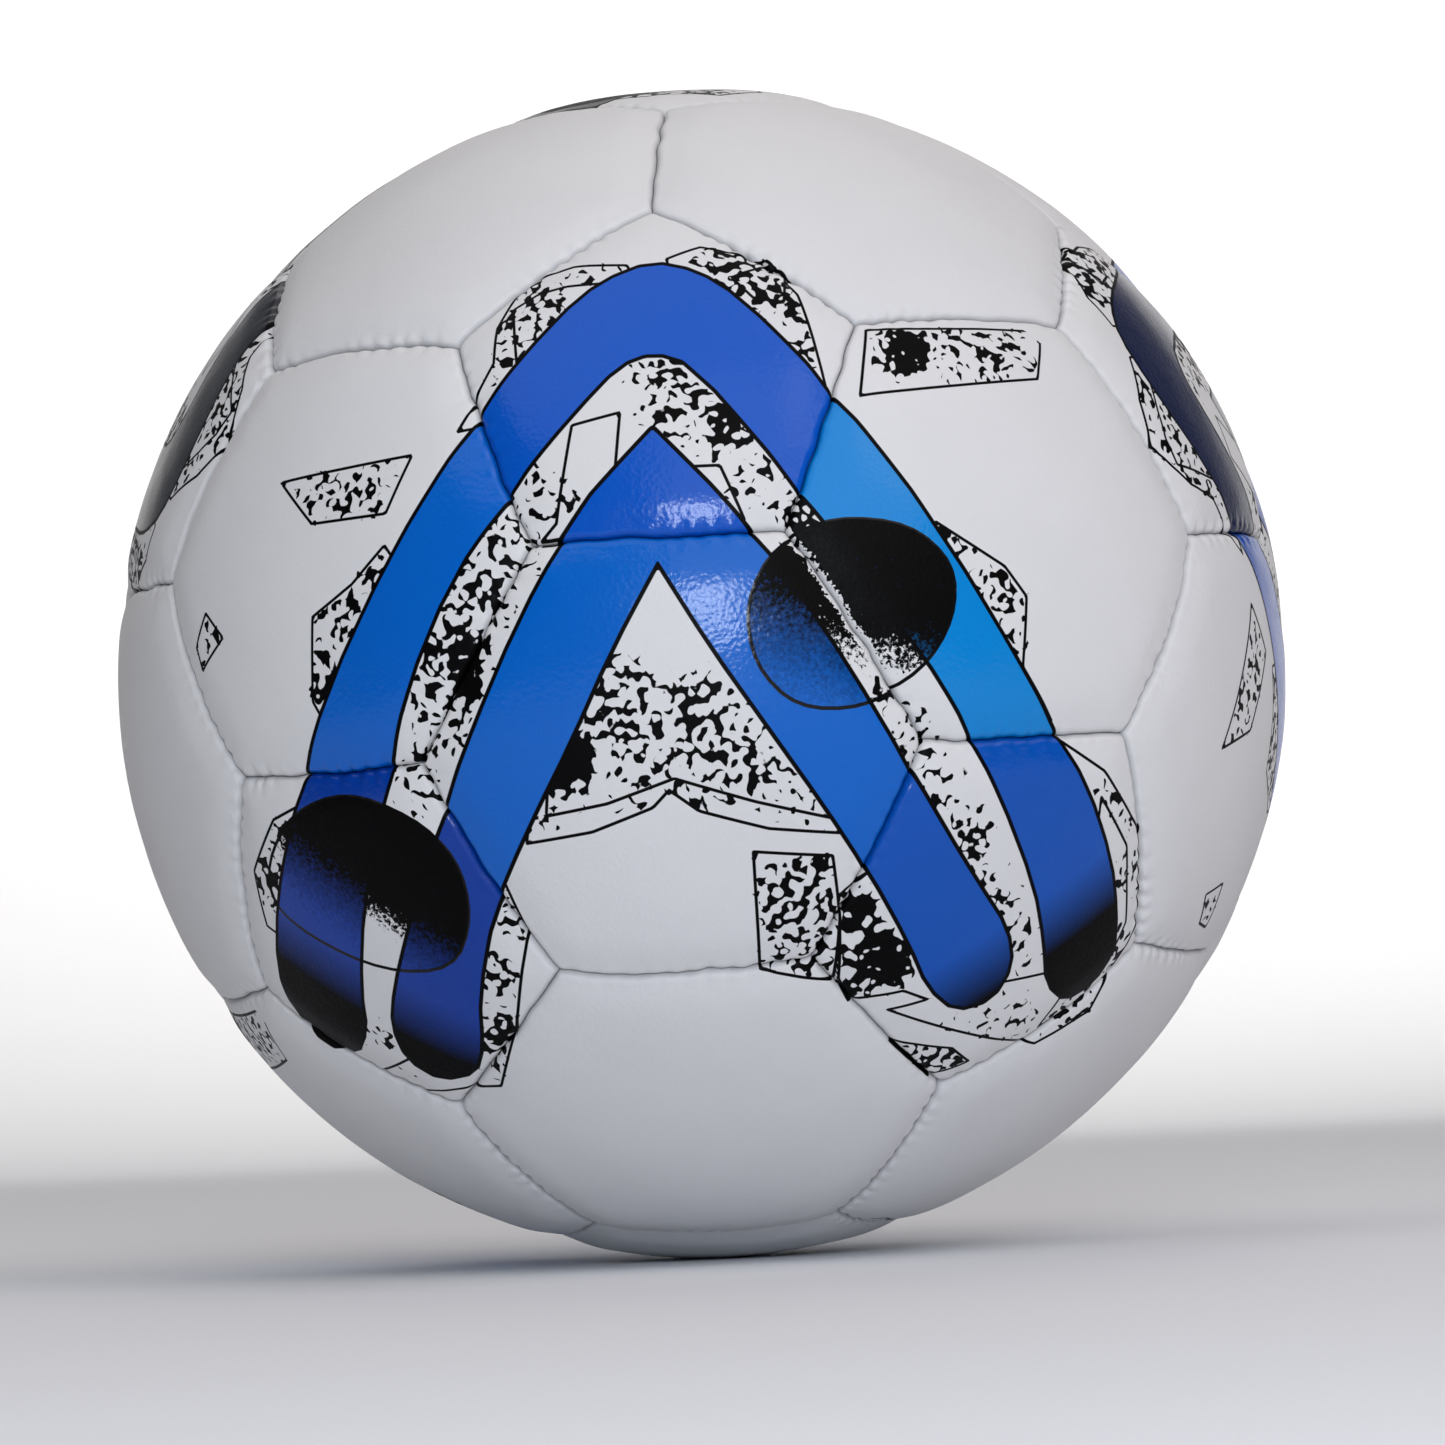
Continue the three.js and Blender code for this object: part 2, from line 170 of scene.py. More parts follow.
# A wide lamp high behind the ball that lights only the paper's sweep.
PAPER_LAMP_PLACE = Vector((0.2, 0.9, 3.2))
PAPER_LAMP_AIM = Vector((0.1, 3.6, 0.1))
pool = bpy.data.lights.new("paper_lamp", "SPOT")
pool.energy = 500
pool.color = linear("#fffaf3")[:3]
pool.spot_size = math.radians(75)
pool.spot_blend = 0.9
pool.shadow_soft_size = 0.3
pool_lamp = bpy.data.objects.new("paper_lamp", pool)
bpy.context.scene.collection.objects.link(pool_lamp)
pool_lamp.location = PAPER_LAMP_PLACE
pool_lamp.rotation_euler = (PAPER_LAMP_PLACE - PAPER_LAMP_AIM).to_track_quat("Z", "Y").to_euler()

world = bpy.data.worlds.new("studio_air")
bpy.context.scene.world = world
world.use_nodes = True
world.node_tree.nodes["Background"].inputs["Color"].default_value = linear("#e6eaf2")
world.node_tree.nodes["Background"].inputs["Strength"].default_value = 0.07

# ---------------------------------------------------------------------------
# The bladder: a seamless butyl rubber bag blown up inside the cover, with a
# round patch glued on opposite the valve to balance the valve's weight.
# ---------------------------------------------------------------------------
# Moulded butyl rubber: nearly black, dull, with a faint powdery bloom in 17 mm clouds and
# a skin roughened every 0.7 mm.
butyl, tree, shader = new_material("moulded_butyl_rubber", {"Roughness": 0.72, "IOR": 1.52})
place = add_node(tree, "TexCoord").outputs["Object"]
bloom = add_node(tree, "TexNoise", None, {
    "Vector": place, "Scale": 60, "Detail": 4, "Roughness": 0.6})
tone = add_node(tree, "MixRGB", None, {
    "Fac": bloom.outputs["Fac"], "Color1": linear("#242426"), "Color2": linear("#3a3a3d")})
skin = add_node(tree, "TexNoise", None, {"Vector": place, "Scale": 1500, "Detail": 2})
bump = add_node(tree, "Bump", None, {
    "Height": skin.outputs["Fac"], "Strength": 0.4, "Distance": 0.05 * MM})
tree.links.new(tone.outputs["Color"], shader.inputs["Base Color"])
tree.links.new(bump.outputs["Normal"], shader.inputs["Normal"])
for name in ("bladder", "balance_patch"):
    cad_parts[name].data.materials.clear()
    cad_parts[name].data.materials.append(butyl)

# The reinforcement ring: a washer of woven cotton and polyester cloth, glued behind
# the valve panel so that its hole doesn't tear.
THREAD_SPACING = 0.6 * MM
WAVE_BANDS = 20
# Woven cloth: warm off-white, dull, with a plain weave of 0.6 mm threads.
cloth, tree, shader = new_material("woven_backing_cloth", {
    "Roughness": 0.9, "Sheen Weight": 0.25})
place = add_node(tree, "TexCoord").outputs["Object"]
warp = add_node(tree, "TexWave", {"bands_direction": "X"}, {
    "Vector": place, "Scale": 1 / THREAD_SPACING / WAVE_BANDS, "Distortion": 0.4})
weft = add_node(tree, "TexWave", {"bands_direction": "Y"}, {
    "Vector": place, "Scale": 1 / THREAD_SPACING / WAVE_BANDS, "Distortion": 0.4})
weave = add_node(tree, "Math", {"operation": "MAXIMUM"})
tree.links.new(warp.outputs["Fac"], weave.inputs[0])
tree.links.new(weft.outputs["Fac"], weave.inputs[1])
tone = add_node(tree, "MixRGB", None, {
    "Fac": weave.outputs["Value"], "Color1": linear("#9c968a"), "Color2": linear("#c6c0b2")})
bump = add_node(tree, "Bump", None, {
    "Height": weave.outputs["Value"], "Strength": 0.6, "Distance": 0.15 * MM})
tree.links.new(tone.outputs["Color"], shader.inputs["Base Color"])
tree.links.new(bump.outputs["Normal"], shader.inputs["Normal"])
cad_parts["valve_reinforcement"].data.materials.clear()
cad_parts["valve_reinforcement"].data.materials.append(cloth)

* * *

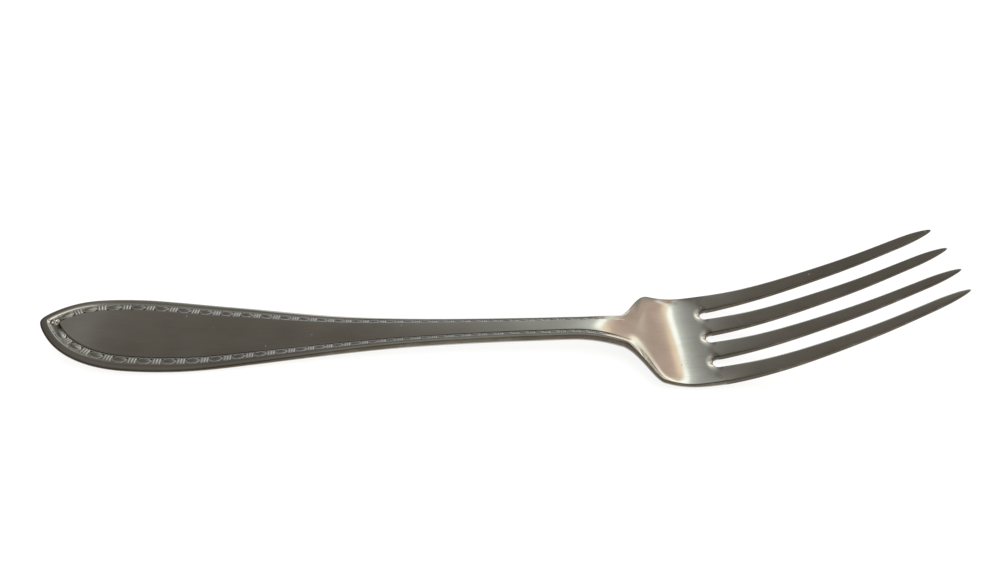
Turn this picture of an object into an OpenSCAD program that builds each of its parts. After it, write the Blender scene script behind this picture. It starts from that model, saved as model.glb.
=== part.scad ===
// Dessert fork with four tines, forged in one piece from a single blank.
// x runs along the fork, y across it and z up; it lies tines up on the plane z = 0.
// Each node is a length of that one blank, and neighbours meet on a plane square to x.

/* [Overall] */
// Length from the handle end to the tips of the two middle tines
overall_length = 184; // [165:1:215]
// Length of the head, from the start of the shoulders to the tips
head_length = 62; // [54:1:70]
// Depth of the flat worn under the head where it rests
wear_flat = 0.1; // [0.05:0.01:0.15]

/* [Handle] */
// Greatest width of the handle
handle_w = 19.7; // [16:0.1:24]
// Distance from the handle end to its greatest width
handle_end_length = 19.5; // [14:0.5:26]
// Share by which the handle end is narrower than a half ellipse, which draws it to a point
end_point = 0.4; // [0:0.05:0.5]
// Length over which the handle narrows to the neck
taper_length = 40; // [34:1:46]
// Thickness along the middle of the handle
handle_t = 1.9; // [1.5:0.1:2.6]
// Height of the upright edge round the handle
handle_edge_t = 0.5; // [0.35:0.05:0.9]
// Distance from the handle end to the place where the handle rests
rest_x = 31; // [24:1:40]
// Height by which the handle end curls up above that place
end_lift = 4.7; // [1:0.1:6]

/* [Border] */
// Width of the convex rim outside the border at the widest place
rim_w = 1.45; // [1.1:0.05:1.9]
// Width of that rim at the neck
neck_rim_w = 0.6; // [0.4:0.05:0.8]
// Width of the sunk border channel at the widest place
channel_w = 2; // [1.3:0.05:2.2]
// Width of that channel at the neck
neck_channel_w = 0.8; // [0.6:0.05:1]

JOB
Each line from the line containing "Turn this picture" through the line containing "square to x." is to be transcribed exactly, and no other line.

FINISHED EXERCISE
Turn this picture of an object into an OpenSCAD program that builds each of its parts. After it, write the Blender scene script behind this picture. It starts from that model, saved as model.glb.
=== part.scad ===
// Dessert fork with four tines, forged in one piece from a single blank.
// x runs along the fork, y across it and z up; it lies tines up on the plane z = 0.
// Each node is a length of that one blank, and neighbours meet on a plane square to x.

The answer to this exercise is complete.